Qual é formula do sucesso?
É importante aceitar que videogames e cinema são mídias distintas. Tendo isso em mente, é compreensível que haja diferenças de história, personagens e outros aspectos. Mesmo assim, a pessoa responsável pelo projeto precisa vivenciar esse universo.
Imagine que estranho seria se o diretor de Harry Potter não tivesse lido o livro até o final e pedisse para alguém lhe contar. Não é a mesma coisa, não são os mesmo sentimentos que esse diretor teria na hora de adaptar a história para as grandes telas. Obviamente, o que estou citando é apenas uma suposição, até porque um diretor nunca admitiria que não teve contato com a mídia original para fazer uma adaptação.
Outro ponto importante é levar a história a sério, lembremos do caso do primeiro filme de Street Fighter, em que os protagonistas originais tornaram-se irreconhecíveis e um personagem secundário torna-se o principal foco da trama, só para inflar mais ainda o ego americano. As semelhanças com o jogo se resumem as roupas e nada mais. Estamos falando de 1994, época em que a visão dos videogames como brinquedo era ainda mais forte.
No ano seguinte Paul Anderson lança “Mortal Kombat – O Filme”, onde vemos Liu Kang lutando junto aos outros guerreiros da Terra em um torneio para salvar o mundo. Parte deles estava sem roupas parecidas com o jogo, mas quem jogou MK consegue reconhecer todos, vilões e mocinhos. Outros personagens aparecem e vemos cenas que remetem ao passado de cada um, fator que não foi mostrado visualmente no jogo e estava no filme. Esses detalhes fazem uma grande diferença, deixam nítido que PA jogou Mortal Kombat, e muito! Não duvido que até tenha lido a cartilha que vem com o cartucho.
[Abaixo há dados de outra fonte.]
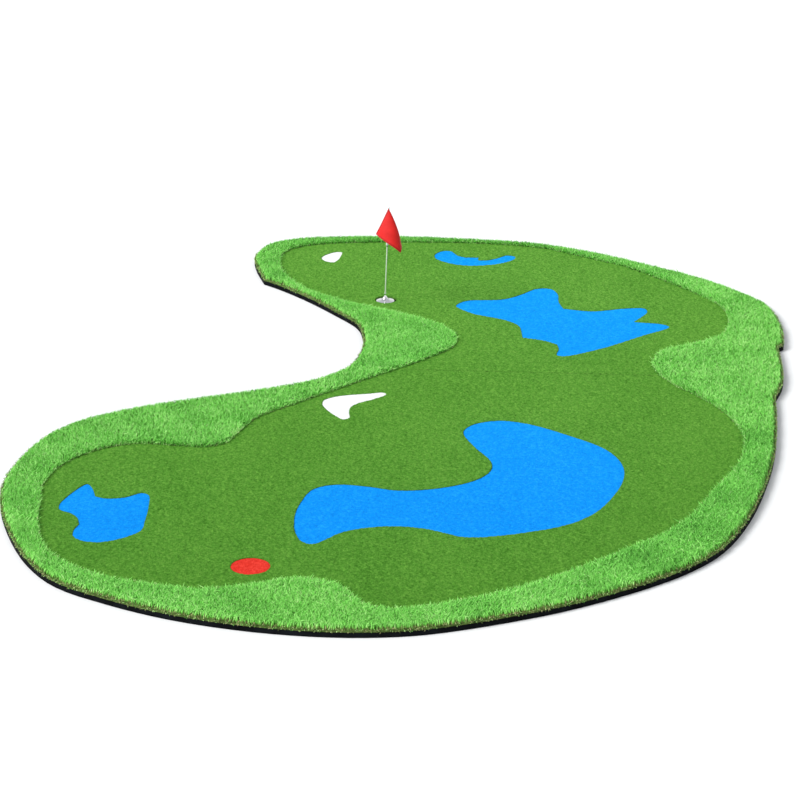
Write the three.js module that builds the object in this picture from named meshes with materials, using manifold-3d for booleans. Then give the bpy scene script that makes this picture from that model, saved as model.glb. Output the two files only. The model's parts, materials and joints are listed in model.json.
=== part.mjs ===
// A practice putting mat: a kidney-shaped indoor putting green that lies flat on the floor.
//
// From the floor up it is a bed of black foam panels, a short-pile putting turf in two lengths, a border of
// longer fringe turf in eight strips, and inlays let into the putting turf: four blue ponds, two white
// bunkers and a red tee disc. One cup is cut right through the turf and the foam. A weighted foot stands in
// the cup and holds a loose, slightly leaning flagstick, with a tube and a cloth flag that swivel on it.
//
// Units are millimetres, +Z is up, +Y runs from the tee end to the cup end, and the origin is on the floor
// under the middle of the mat.

import * as THREE from 'three';
import { mergeVertices } from 'three/addons/utils/BufferGeometryUtils.js';
import Module from 'manifold-3d';

const wasm = await Module();
wasm.setup();

// ---- Driving dimensions ------------------------------------------------------------------------------

const matWidth = 3465; // over the widest part, side to side
const matLength = 4675; // from the tee end to the cup end

const baseThickness = 20; // foam underlay
const backing = 2; // woven backing under every pile
const puttingPile = 12;
const fringePile = 30;
const inlayPile = 9; // clipped shorter than the putting pile round it
const fringeSetback = 3; // the foam shows this far past the fringe
const jointGap = 0.3; // between pieces that are cut to butt together
const chordError = 1; // how far a facet may stray from its curve
const spare = 5; // how far a cutting shape reaches past what it cuts

const cupDiameter = 108; // the standard hole
const teeDiameter = 152;

const footGap = 8; // all round between the foot and the wall of the cup
const footOffset = [-3.5, -1]; // it stands a little off the middle of the cup
const footRimTop = 29; // height of the foot's flat rim above the floor
const footRimRound = 4;
const flareMargin = 17.5; // from the foot's edge in to where the flare starts
const flareBottom = 32;
const footSocketTop = 66;
const socketLip = 4; // straight height of the socket above the flare
const footWall = 3;
const socketWall = 2;
const socketDepth = 30;
const padThickness = 3; // rubber pad under the foot
const weightThickness = 12;

const stickDiameter = 5.6;
const stickLength = 468;
const stickLean = 2.2; // degrees, towards +X
const socketPlay = 0.8; // radial play that lets the stick lean in its socket
const stickTip = 1; // chamfer at both ends
const collarWall = 1.4;
const collarLip = 0.3; // wall left at the collar's thin lower edge
const collarHeight = 8;
const tubeWall = 2.15;
const tubePlay = 0.3; // radial running clearance of the tube on the stick
const tubeTail = 25; // bare tube under the cloth
const capOverhang = 0.5; // past the tube, all round
const capHeight = 3;

const flagHoist = 165; // the edge sewn round the tube
const flagFly = 150; // the free top edge
const flagCloth = 1.6;
const flagDrop = 1; // from the top of the tube to the top of the cloth
const clothTuck = 0.3; // the cloth's middle stands this far in front of the sleeve that it is sewn to
const flagCorner = 3; // the cloth starts this far from its top corner, inside the sleeve's seam
const clothSteps = 12; // facets across the cloth, half of them on each side of its fold

const roundSides = 48; // facets round a turned piece
const smallSides = 24;

// ---- Outlines ----------------------------------------------------------------------------------------
// Points are drawn in mm on a mat of about the size above, and plan() then fits the drawing to matWidth
// and matLength. A curve runs smoothly through its points, except where one is marked as a corner.

const corner = true;

const matOutline = [
  [-785, 1650, corner], [-838, 1880], [-848, 2040], [-780, 2215], [-620, 2305], [-160, 2337], [310, 2288],
  [640, 2212], [940, 2045], [1230, 1818], [1420, 1650], [1600, 1425], [1705, 1240], [1733, 1000],
  [1728, 840], [1708, 690, corner], [1674, 650, corner], [1662, 390], [1632, 170], [1575, 0, corner],
  [1548, -260], [1466, -750], [1300, -1310], [1160, -1605], [1030, -1765], [850, -1915], [500, -2128],
  [80, -2293], [-100, -2332], [-350, -2337], [-640, -2292], [-940, -2195], [-1190, -2065], [-1400, -1915],
  [-1530, -1730], [-1650, -1430], [-1722, -1130], [-1730, -900], [-1672, -610], [-1610, -450],
  [-1500, -300], [-1320, -170], [-980, -12], [-815, 50], [-500, 202], [-350, 362], [-292, 540],
  [-272, 690], [-276, 830], [-305, 985], [-425, 1190], [-575, 1410], [-710, 1575],
];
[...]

O caso do filme Silent Hill é diferente, no qual vemos o respeito e cuidado que os produtores tiveram com os fãs do game. O problema é que a história é complexa e quando isso acontece resumir o enredo se torna um grande desafio. No fim, o longa nos ganha pela nostalgia ao vermos as criaturas da cidade e cenas idênticas com o game, mas que peca no fator terror psicológico que é o carro chefe da franquia, é visível o esforço merecidamente reconhecido.
As boas adaptações existem, em número muito menor do que as ruins. Para fazer com que esse cenário atual mude, os próprios profissionais do cinema precisam deixar os preconceitos (ou preguiça) de lado respeitando o material base. Ato que não é garantia de sucesso, mas essencial para realizar qualquer tipo de adaptação.
Ainda há esperança
Mesmo que um estúdio se interesse em levar um game específico para cinema ou para a TV, ainda existem outros fatores que podem interferir na qualidade do produto final. Fatores que vão desde inexperiência por parte da pessoa responsável até a falta de vontade em realizar o trabalho. Toda produção em conjunto está sujeito à esses problemas, o que não justifica a falta de repertório e respeito por parte de alguns profissionais de Hollywood quando o assunto é videogame.
Só neste ano, temos três adaptações de games para o cinema. “Angry Birds”, – que estreou em maio -, “Warcraft: O Primeiro Encontro de Dois Mundos”, – que estreou em junho com uma recepção “morna” da crítica-, e Assassin’s Creed, que está sem data de estreia para o Brasil.
Todas parecem incríveis pelos trailers, mas devido ao tortuoso histórico na relação entre os jogos e o cinema, é difícil tirar conclusões precipitadas. Será que aquele enredo que te fez ficar horas na frente do seu console até ver o desfecho foi respeitado? Aquele personagem que fez o jogador criar uma empatia imediata terá a mesma personalidade? São muitas questões e, até o lançamento, poucas respostas.
Talvez este ano seja marcado pelas super produções inspiradas nos games que dão início a uma nova era das adaptações, trazendo trabalhos tão admiráveis quanto os longas baseados em quadrinhos que tivemos recentemente.